You don't need to do everything at once. Here's a practical sequence:

Month 1:

Sign up for a credit builder app (no hard check). Start your credit builder loan or secured card. Turn on rent/utility reporting.

Months 2–6:

Pay everything on time. Keep any card usage under 30% of your limit — the CFPB recommends keeping utilization no higher than 30% of your total credit limits. Don't apply for anything that requires a hard pull. Let the consistent reporting do its job.

Month 6+:

Check your credit score. Per Experian, most people start seeing a scoreable credit file appear around the six-month mark. Continue the habits. At this point, you may qualify for products you couldn't access before.

Month 12+:

With a year of positive payment history across multiple account types, your profile starts looking strong to lenders. Better rates, more options, fewer barriers.

The hardest part is the beginning — because you don't see results immediately. But the system rewards consistency, and that's something contractors actually have.

The Bottom Line

The credit system wasn't designed for how 1099 workers actually live and earn.
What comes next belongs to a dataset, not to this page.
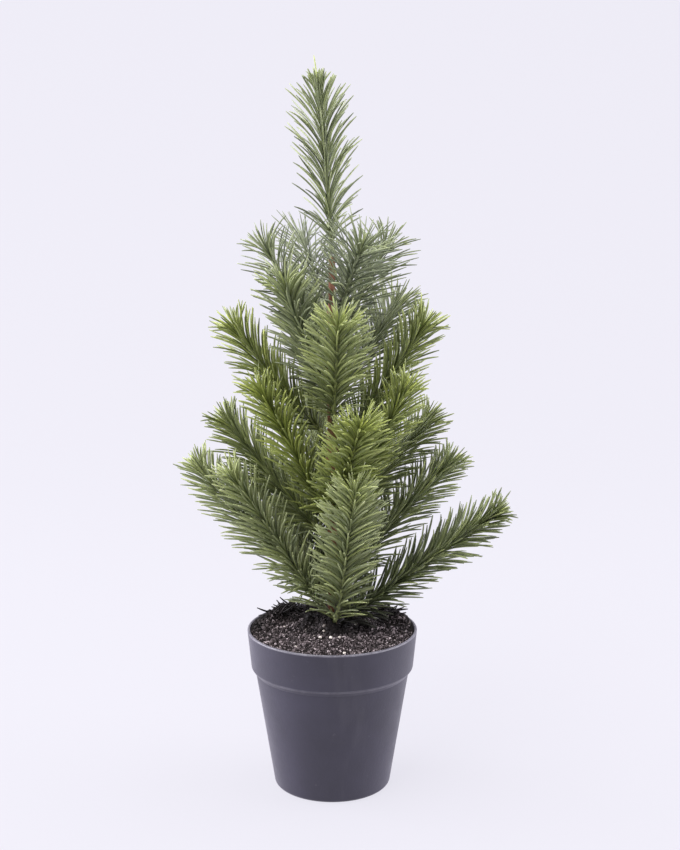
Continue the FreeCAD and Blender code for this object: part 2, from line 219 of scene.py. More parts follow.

But that doesn't mean you're stuck.

Credit builder apps, rent reporting, secured loans, and secured cards are all real, accessible tools that work without hard credit checks. The key is picking tools that report to all three bureaus, charge no interest on builder products, and fit into the financial reality of variable income — not a perfectly stable paycheck.

Ava was built with exactly these people in mind: gig workers, independent contractors, immigrants, young adults, and anyone who's been told they don't fit the traditional mold.6 No hard credit check. No interest on credit builder products. Rent and utility reporting, with historical reporting for eligible past payments.8

Whether you're starting from zero or rebuilding after a rough stretch, the tools exist. The move is just to start.